Le temps de l' amour ne dure pas toujours, dit la chanson. Un jour, il s' en va, discret, sur la pointe des pieds, ou fracassant, emporté par un vent léthal, parce que le Destin veut que les êtres, tôt ou tard, soient arrachés les uns aux autres.
Le temps de l' amour est fini. On s' en souvient.
Et il y a l' amitié, le deuxième pôle de l' affectivité humaine.
En continuant ma promenade dans Sarlat, une statue m' est apparue : Etienne de La Boétie.
C' est vrai qu' il est né ici, à Sarlat, le 1er novembre mille cinq cent trente, tout le monde le sait, mais sait-on qu' il est mort, à trente deux ans, à moins de deux kilomètres de chez moi, au Taillan-Médoc ?

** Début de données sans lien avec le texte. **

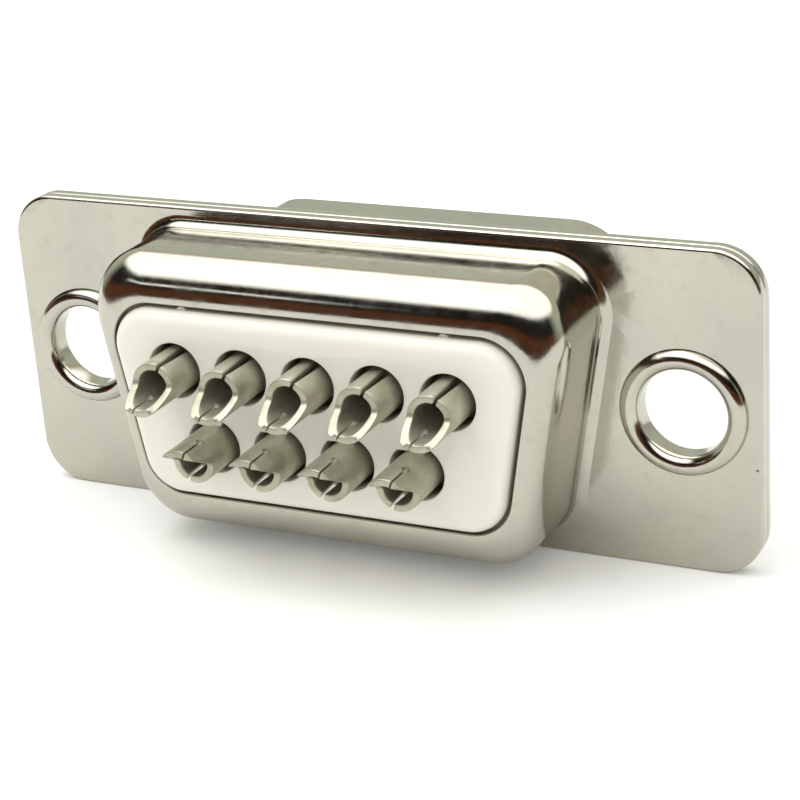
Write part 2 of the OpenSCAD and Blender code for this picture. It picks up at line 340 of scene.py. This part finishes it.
boxForm = {
    "top": 19.8, "corner": 2.0,          # outline of the box
    "foot": 0.45,                        # drawn radius at the flange
    "noseReach": 1.5, "noseSide": 0.85,  # rounding of the rear edge
    "openingTop": 17.3, "openingHeight": 7.6, "openingCorner": 1.7,
    "openingEdge": 0.04,
    "height": 10.8,
}
flangeForm = {
    "corner": 1.8,
    "rollOver": 0.12,   # soft edge on the side that the punch entered
    "burr": 0.03,       # crisp edge on the other side
    "holePitch": 25.0, "hole": 2.1,
}
box = (boxForm["top"], boxForm["height"], boxForm["corner"])
opening = (boxForm["openingTop"], boxForm["openingHeight"], boxForm["openingCorner"])
noseEndCorner = boxForm["openingCorner"] + (boxForm["height"] - boxForm["openingHeight"]) / 2 \
    - boxForm["noseReach"]
holes = [(-flangeForm["holePitch"] / 2, 0), (flangeForm["holePitch"] / 2, 0)]


def flangeEdge(back, front, backRadius, frontRadius):
    # sections of a sheared sheet's edge, from its rear face to its front face
    sections = []
    for s, c in sweep(6):
        sections.append((backRadius * (1 - s), back - backRadius * c))
    for s, c in sweep(3):
        sections.append((frontRadius * c, front + frontRadius * (1 - s)))
    return [(plateOutline(flangeWidth, flangeHeight, flangeForm["corner"], by), z)
            for by, z in sections]


def footOutside(d, r, z, way):
    return [(dOutline(inset(d, r * (s - 1))), z + way * r * c) for s, c in sweep(10)]


def footInside(d, r, z, way):
    return [(dOutline(inset(d, sheet - r * c)), z + way * (r * (1 - s) - sheet)) for s, c in sweep(10)]


def boxNose(skin, gap, steps=18):
    sections = []
    inner = skin + gap
    reach = boxForm["noseReach"] - skin
    side = boxForm["noseSide"] - skin
    corner = boxForm["corner"] - skin - noseEndCorner
    for s, c in sweep(steps):
        outline = dOutline(shrunk(box, inner + reach * c, inner + side * c, inner + corner * c))
        sections.append((outline, boxDepth - boxForm["noseReach"] + reach * s))
    return sections


def makeRearShell():
    bm = bmesh.new()
    front = -sheet + slack
    edgeBack, edgeFront = loft(bm, flangeEdge(0, front, flangeForm["rollOver"], flangeForm["burr"]))
    lipEdge = boxForm["openingEdge"]
    wall = (footOutside(box, boxForm["foot"], 0, 1) + boxNose(0, 0)
            + [(dOutline(inset(opening, -lipEdge)), boxDepth), (dOutline(opening), boxDepth - lipEdge),
               (dOutline(opening), boxDepth - sheet)]
            + boxNose(sheet, 0)[::-1]
            + footInside(box, boxForm["foot"] + sheet, 0, 1))
    wall[-1] = (wall[-1][0], front)
    footBack, footFront = loft(bm, wall)
    backHoles, frontHoles = [], []
    for centre in holes:
        hole = circle(centre, flangeForm["hole"])
        backRing, frontRing = loft(bm, [(hole, 0), (hole, front)])
        backHoles.append(backRing)
        frontHoles.append(frontRing)
    fillFlat(bm, edgeBack, footBack, *backHoles)
    fillFlat(bm, edgeFront, footFront, *frontHoles)
    return makePiece(bm, "rearShell", rearTin, ["rear_shell"])


shroudForm = {"top": 17.8, "height": 9.25, "corner": 2.6, "foot": 0.3, "bend": 0.45, "edge": 0.08,
              "flangeBack": 0.1, "flangeFront": 0.06}  # soft edges of the front flange
eyeletForm = {"bore": 1.65, "wall": 0.42, "rim": 0.74, "entry": 0.3}
shroud = (shroudForm["top"], shroudForm["height"], shroudForm["corner"])
stack = 2 * sheet


def makeFrontShell():
    bm = bmesh.new()
    form = shroudForm
    edgeBack, edgeFront = loft(bm, flangeEdge(-sheet, -stack, form["flangeBack"], form["flangeFront"]))
    lip = [(form["edge"] * c, shroudTip + form["edge"] * (1 - s)) for s, c in sweep(4)]
    outer = [(dOutline(inset(shroud, by)), z) for by, z in lip]
    inner = [(dOutline(inset(shroud, sheet - by)), z) for by, z in lip]
    wall = (footOutside(shroud, form["foot"], -stack, -1) + outer + inner[::-1]
            + footInside(shroud, form["bend"], -stack, -1))
    footFront, footBack = loft(bm, wall)
    backHoles, frontHoles = [], []
    bore, rim, entry = eyeletForm["bore"], eyeletForm["rim"] / 2, eyeletForm["entry"]
    collar = bore + eyeletForm["wall"]
    for centre in holes:
        profile = arc((bore + entry, entry - stack), entry, 270, 180, 8)
        profile += arc((bore + rim, 0), rim, 180, 0, 24)
        profile += [(collar, 0), (collar, -sheet)]
        front, back = loft(bm, [(circle(centre, r), z) for r, z in profile])
        frontHoles.append(front)
        backHoles.append(back)
    fillFlat(bm, edgeBack, footBack, *backHoles)
    fillFlat(bm, edgeFront, footFront, *frontHoles)
    return makePiece(bm, "frontShell", frontTin, ["front_shell"])


mouldForm = {
    "gap": 0.1, "openingGap": 0.14, "rearEdge": 0.5, "frontEdge": 0.3, "split": 1.2,
    "well": 1.075, "wellDepth": 1.4, "wellEdge": 0.05, "flatHeight": 0.8, "flatReach": 0.38,
    "cupBore": 0.9, "pinBore": 0.85,
    "blind": 1.0,  # a bore is followed this far down, where it can't be seen into further
    "ribPlace": 5.3, "ribRadius": 0.25, "ribGap": 0.03,
}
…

Comment parler de La Boétie sans évoquer Montaigne ?
Né le vingt huit février mille cinq cent trente trois, il est de trois ans plus jeune que La Boétie. Alors qu' ils sont tout deux conseillers au Parlement de Bordeaux, ils se lient d' une indéfectible amitié virile, quand Montaigne demande à connaître l' auteur d' un ouvrage : " le Discours de la servitude volontaire ou le contr'un ".
Véritable réquisitoire contre la tyrannie, cet ouvrage surprend Montaigne par son érudition et sa profondeur. La Boétie y pose la question de la légitimité de toute autorité sur une population, et essaie d' en analyser les raisons de sa soumission.
Cet ouvrage peut paraître aujourd'hui terriblement moderne, car, en ces temps de grande manipulation, il est étrange de voir à quel point le peuple a perdu toute capacité d' analyse, et se soumet avec tant de complaisance inconsciente, et même pour certains, jouissive, à certains diktats d' où qu' ils viennent.
Quand je suis tombée en arrêt devant la belle demeure de La Boétie à Sarlat, je ne me doutais pas des enchaînements de pensées que ce simple arrêt allait occasionner.
Montaigne et La Boétie sont devenus les symboles de l' amitié, ce sentiment qui nait entre deux êtres et qui ne s' explique pas ainsi que le disait Montaigne :
" Au demeurant, ce que nous appelons ordinairement amis et amitié, ce ne sont qu' accointances et familiarités nouées par quelque occasion ou commodité, par le moyen de laquelle nos âmes s' entretiennent. En l' amitié dont je parle, elles se mêlent et se confondent l' une en l' autre, d' un mélange si universel, qu' elles effacent et ne retrouvent plus la couture qui les a jointes. Si on me presse de dire pourquoi je l' aimais, je sens que cela ne se peut exprimer qu' en répondant : parce que c' était lui, parce que c' était moi ".